Publishers and subscribers

Publishers and subscribers are applications that send and receive messages (publications) using the publish/subscribe method of messaging. Publishers and subscribers are decoupled from one another so that publishers do not know the destination of the information that they send, and subscribers do not know the source of the information that they receive.

The provider of the information is called a publisher. Publishers supply information about a subject without needing to know anything about the applications that are interested in the information.

The consumer of the information is called a subscriber. The subscriber decides what information it is interested in, and then waits to receive that information. Subscribers can receive information from many different publishers, and the information they receive can also be sent to other subscribers.
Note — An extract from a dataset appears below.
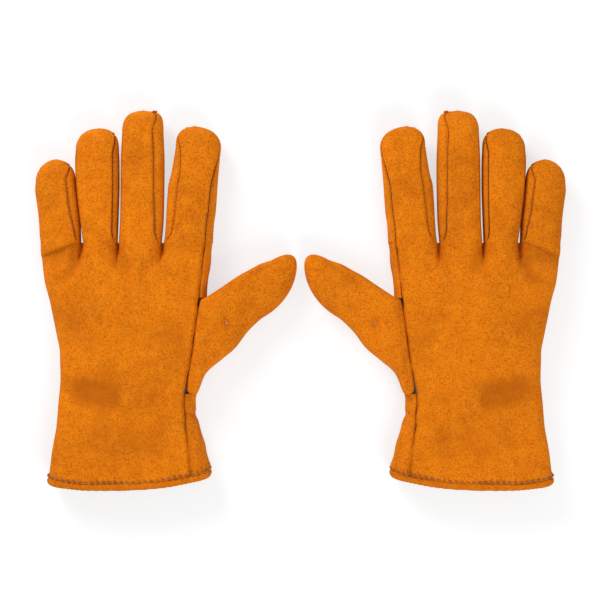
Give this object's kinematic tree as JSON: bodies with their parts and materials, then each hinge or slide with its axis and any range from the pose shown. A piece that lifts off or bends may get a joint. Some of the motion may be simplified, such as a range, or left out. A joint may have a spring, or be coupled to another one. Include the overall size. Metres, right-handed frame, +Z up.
{
  "type": "welding gloves",
  "caption": "Pair of short welding gloves in thick split leather, with side strips along the fingers, set-on thumbs and a soft lining.",
  "frame": {"origin": "Midway between the two gloves, at the middle of their length, on the surface they lie on.", "axes": "+X from the left glove to the right glove, +Y towards the fingertips, +Z up out of the backs of the hands."},
  "size_m": [0.3966, 0.2826, 0.0264],
  "materials": {
    "leather": "rough split-leather suede",
    "fleece": "soft napped cotton",
    "canvas": "plain woven cotton",
    "thread": "twisted heat-proof sewing thread"
  },
  "bodies": {
    "left_hand": {"left_hand_back": "leather", "left_palm": "leather", "left_hand_side_strip": "leather", "left_cuff_gusset": "leather", "left_cuff_hem": "leather", "left_hem_thread": "thread", "left_hand_lining": "fleece", "left_cuff_lining": "canvas"},
    "left_little_finger": {"left_little_back": "leather", "left_little_front": "leather", "left_little_thumb_side_strip": "leather", "left_little_lining": "fleece"},
    "left_ring_finger": {"left_ring_back": "leather", "left_ring_front": "leather", "left_ring_little_side_strip": "leather", "left_ring_thumb_side_strip": "leather", "left_ring_lining": "fleece"},
    "left_middle_finger": {"left_middle_back": "leather", "left_middle_front": "leather", "left_middle_little_side_strip": "leather", "left_middle_thumb_side_strip": "leather", "left_middle_lining": "fleece"},
    "left_index_finger": {"left_index_back": "leather", "left_index_front": "leather", "left_index_little_side_strip": "leather", "left_index_thumb_side_strip": "leather", "left_index_lining": "fleece"},
    "left_thumb": {"left_thumb_back": "leather", "left_thumb_front": "leather", "left_thumb_lining": "fleece"},
    "right_hand": {"right_hand_back": "leather", "right_palm": "leather", "right_hand_side_strip": "leather", "right_cuff_gusset": "leather", "right_cuff_hem": "leather", "right_hem_thread": "thread", "right_hand_lining": "fleece", "right_cuff_lining": "canvas"},
    "right_little_finger": {"right_little_back": "leather", "right_little_front": "leather", "right_little_thumb_side_strip": "leather", "right_little_lining": "fleece"},
    "right_ring_finger": {"right_ring_back": "leather", "right_ring_front": "leather", "right_ring_little_side_strip": "leather", "right_ring_thumb_side_strip": "leather", "right_ring_lining": "fleece"},
    "right_middle_finger": {"right_middle_back": "leather", "right_middle_front": "leather", "right_middle_little_side_strip": "leather", "right_middle_thumb_side_strip": "leather", "right_middle_lining": "fleece"},
    "right_index_finger": {"right_index_back": "leather", "right_index_front": "leather", "right_index_little_side_strip": "leather", "right_index_thumb_side_strip": "leather", "right_index_lining": "fleece"},
    "right_thumb": {"right_thumb_back": "leather", "right_thumb_front": "leather", "right_thumb_lining": "fleece"}
  },
  "joints": [
    {"name": "left_little_flex", "type": "hinge", "parent": "left_hand", "child": "left_little_finger", "pos_m": [-0.1793, 0.04315, 0], "axis": [-1, 0, 0], "range_deg": [0, 75]},
    {"name": "left_ring_flex", "type": "hinge", "parent": "left_hand", "child": "left_ring_finger", "pos_m": [-0.15, 0.04315, 0], "axis": [-1, 0, 0], "range_deg": [0, 75]},
    {"name": "left_middle_flex", "type": "hinge", "parent": "left_hand", "child": "left_middle_finger", "pos_m": [-0.1198, 0.04315, 0], "axis": [-1, 0, 0], "range_deg": [0, 75]},
    {"name": "left_index_flex", "type": "hinge", "parent": "left_hand", "child": "left_index_finger", "pos_m": [-0.08395, 0.04315, 0], "axis": [-1, 0, 0], "range_deg": [0, 75]},
    {"name": "left_thumb_flex", "type": "hinge", "parent": "left_hand", "child": "left_thumb", "pos_m": [-0.07183, 0.00146, 0], "axis": [0.1097, 0.994, 0], "range_deg": [0, 60]},
    {"name": "right_glove_lift", "type": "slide", "parent": "left_hand", "child": "right_hand", "axis": [0, 0, 1], "range_m": [0, 0.12]},
    {"name": "right_little_flex", "type": "hinge", "parent": "right_hand", "child": "right_little_finger", "pos_m": [0.1793, 0.04315, 0], "axis": [-1, 0, 0], "range_deg": [0, 75]},
    {"name": "right_ring_flex", "type": "hinge", "parent": "right_hand", "child": "right_ring_finger", "pos_m": [0.15, 0.04315, 0], "axis": [-1, 0, 0], "range_deg": [0, 75]},
    {"name": "right_middle_flex", "type": "hinge", "parent": "right_hand", "child": "right_middle_finger", "pos_m": [0.1198, 0.04315, 0], "axis": [-1, 0, 0], "range_deg": [0, 75]},
    {"name": "right_index_flex", "type": "hinge", "parent": "right_hand", "child": "right_index_finger", "pos_m": [0.08395, 0.04315, 0], "axis": [-1, 0, 0], "range_deg": [0, 75]},
    {"name": "right_thumb_flex", "type": "hinge", "parent": "right_hand", "child": "right_thumb", "pos_m": [0.07183, 0.00146, 0], "axis": [0.1097, -0.994, 0], "range_deg": [0, 60]}
  ]
}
The information is sent in a WebSphere® MQ message, and the subject of the information is identified by a topic string. The publisher specifies the topic string when it publishes the information, and the subscriber specifies the topic strings on which it wants to receive publications. The subscriber is sent information about only those topic strings to which it subscribes.

On WebSphere MQ V6 queue managers, interactions between publishers and subscribers are all controlled by a broker. The broker receives messages from publishers, and subscription requests from subscribers. The broker's job is to route the published data to the target subscribers.

WebSphere MQ V7 queue managers use a Pub/Sub Engine instead of a broker to control the interactions between publishers and subscribers. The Pub/Sub Engine receives messages from publishers, and subscription requests from subscribers. The Pub/Sub Engine's job is to route the published data to the target subscribers.

On WebSphere MQ V6 queue managers, related topics can be grouped together to form a stream. Publishers can choose to use streams, for example, to restrict the range of publications and subscriptions that a broker has to support, or to provide access control. The broker has a default stream that is used for all topics that do not belong to another stream.